A principios de 1808 había en España unos 65.000 soldados franceses, ubicados principalmente en Burgos, Salamanca, Pamplona, San Sebastián, Barcelona y Figueras. Su presencia se hallaba justificada, principalmente, por el Tratado de Fontainebleau , según el cual las tropas francesas podían circular en territorio español para efectuar la invasión de Portugal, que se proponían llevar a cabo conjuntamente con España.
Cuando Napoleón decidió que le resultaba más útil instalar en el trono español a su hermano, José Bonaparte, que mantener relaciones con Carlos IV de Borbón, ya sus huestes habían traspasado la frontera y se encontraban afincadas en España.
Fue entonces cuando ocurrieron los levantamientos que desembocarían tanto en los célebres fusilamientos del 2 de mayo, pintados por Goya, como en la creación de la Junta Conservadora de los derechos de Fernando VII, que regiría en Venezuela hasta 1810, desconociendo el poder francés y manifestando lealtad hacia el legítimo soberano español.
Fue también entonces cuando el mariscal francés Joaquín Murat escribió una carta a don Antonio Pascual de Borbón, Presidente de la Junta que gobernaba España en ausencia del rey Fernando VII, dirigiéndose a él como “Señor Primo”, tratamiento que se empleaba en atención al parentesco que, efectivamente, existía entre los miembros de la realeza, que se casaban unos con otros a fin de preservar la “pureza” de la sangre.
En dicha carta, Murat instaba a Antonio Pascual a reprimir al pueblo sublevado.

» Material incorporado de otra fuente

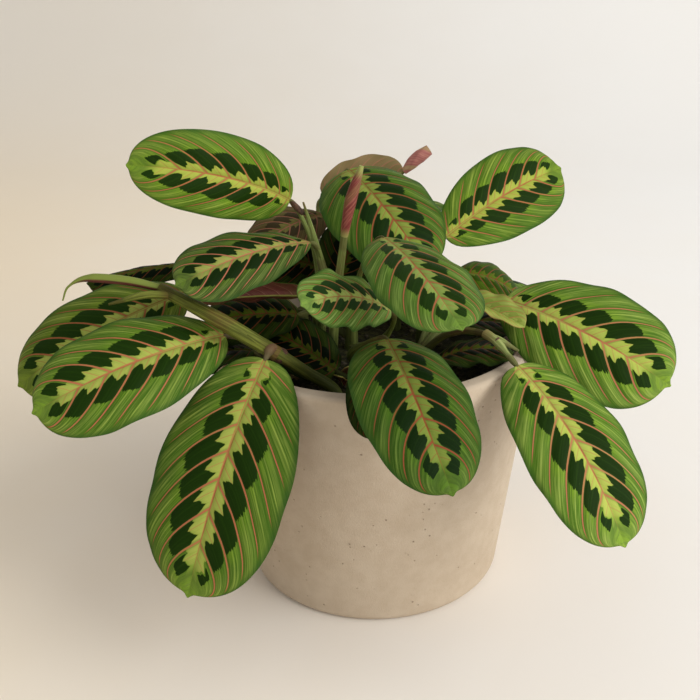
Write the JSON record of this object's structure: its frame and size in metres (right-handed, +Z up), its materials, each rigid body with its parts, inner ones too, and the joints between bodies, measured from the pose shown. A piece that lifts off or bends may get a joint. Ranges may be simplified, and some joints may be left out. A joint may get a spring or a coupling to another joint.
{
  "type": "potted_plant",
  "caption": "Potted prayer plant with patterned oval leaves, red veins and pale midribs, in a plain tapered stoneware pot",
  "frame": {"origin": "centre of the pot's flat base", "axes": "+Z up; the front, with the lowest hanging leaf, faces -Y"},
  "size_m": [0.296, 0.2715, 0.2307],
  "materials": {
    "stoneware": "matte unglazed",
    "potting_soil": "rough crumbly",
    "stalk": "smooth living stem",
    "leaf": "satin living leaf",
    "rolled_leaf": "satin young leaf"
  },
  "bodies": {
    "root": {"leaf_back": "leaf", "leaf_back_hanging_right": "leaf", "leaf_back_left": "leaf", "leaf_back_right": "leaf", "leaf_centre": "leaf", "leaf_crinkled_left": "leaf", "leaf_curled_left": "leaf", "leaf_dark_right": "leaf", "leaf_far_left": "leaf", "leaf_folded_right": "leaf", "leaf_front": "leaf", "leaf_hanging_left": "leaf", "leaf_hanging_right": "leaf", "leaf_inner_back_left": "leaf", "leaf_inner_back_right": "leaf", "leaf_inner_centre": "leaf", "leaf_inner_front": "leaf", "leaf_inner_left": "leaf", "leaf_left": "leaf", "leaf_low_back_left": "leaf", "leaf_low_back_right": "leaf", "leaf_low_left": "leaf", "leaf_low_right": "leaf", "leaf_right": "leaf", "leaf_rolled_left": "rolled_leaf", "leaf_shaded_front": "leaf", "leaf_shaded_left": "leaf", "leaf_shaded_right": "leaf", "leaf_spike": "rolled_leaf", "leaf_tucked_front": "leaf", "leaf_unrolling": "leaf", "leaf_unrolling_tip": "rolled_leaf", "leaf_upper_back": "leaf", "leaf_upper_back_left": "leaf", "leaf_upper_centre": "leaf", "leaf_upper_left": "leaf", "leaf_upper_right": "leaf", "leaf_young_pale": "leaf", "pot": "stoneware", "runner": "stalk", "shoot_back": "stalk", "shoot_back_left": "stalk", "shoot_back_middle": "stalk", "shoot_back_right": "stalk", "shoot_centre": "stalk", "shoot_front": "stalk", "shoot_left": "stalk", "shoot_right": "stalk", "shoot_spike": "stalk", "soil": "potting_soil"}
  },
  "joints": []
}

Pascual accedió a dictar una serie de medidas que el pueblo no acató, y que, obviamente, le convirtieron en una persona odiada entre sus propios compatriotas. El haber cedido a la lisonja y a la presión de Francia, tendría un enorme costo político para él.
Fue así como la expresión “hacer el primo” se popularizó en España para referirse peyorativamente a quien ha sido engañado o manipulado, a quien se le ha tomado el pelo.
Mi amigo sacerdote intentaba señalar que es preciso poner límites, y que, si bien actuar de buena fe (hasta 70 veces 7, según Mateo 18, 21-35) es un imperativo, tampoco es razonable hacer el primo cediendo a la presión de quienes intentan abusar de nosotros.
Y es que viene al caso poner de relieve una vez más la importancia de la gratitud, no solo como actitud ante la vida, que nos hace conscientes de las bendiciones de las que somos objeto todos los días, muchas veces a través de las buenas obras de los otros, sino también como expresión de reconocimiento hacia quienes se vuelcan en nosotros.
Si bien actuar bien tiene su recompensa en sí mismo, aportándonos gran alegría (no es frecuente que quien actúa de buen corazón persiga el agradecimiento ni la reciprocidad) es también cierto que quien no es capaz de valorar lo que recibe, quien nos utiliza para obtener lo que desea y luego nos olvida, quien es inclusive capaz de tomar en posición en nuestra contra, no merece todo lo que le hemos dado.
No somos jueces. Nuestro asunto es actuar nosotros bien, en coherencia y en serenidad. Pero ¿será justo seguir prodigándonos en aquellos que ni siquiera son capaces de vislumbrar lo que están recibiendo, que se nutren con nuestras dádivas para avasallar a otros, y que les parece natural recibir como si se lo merecieran?
Nos tocará revisar lo de setenta veces siete, así como valorar si estamos actuando como hermanos, o haciendo el primo.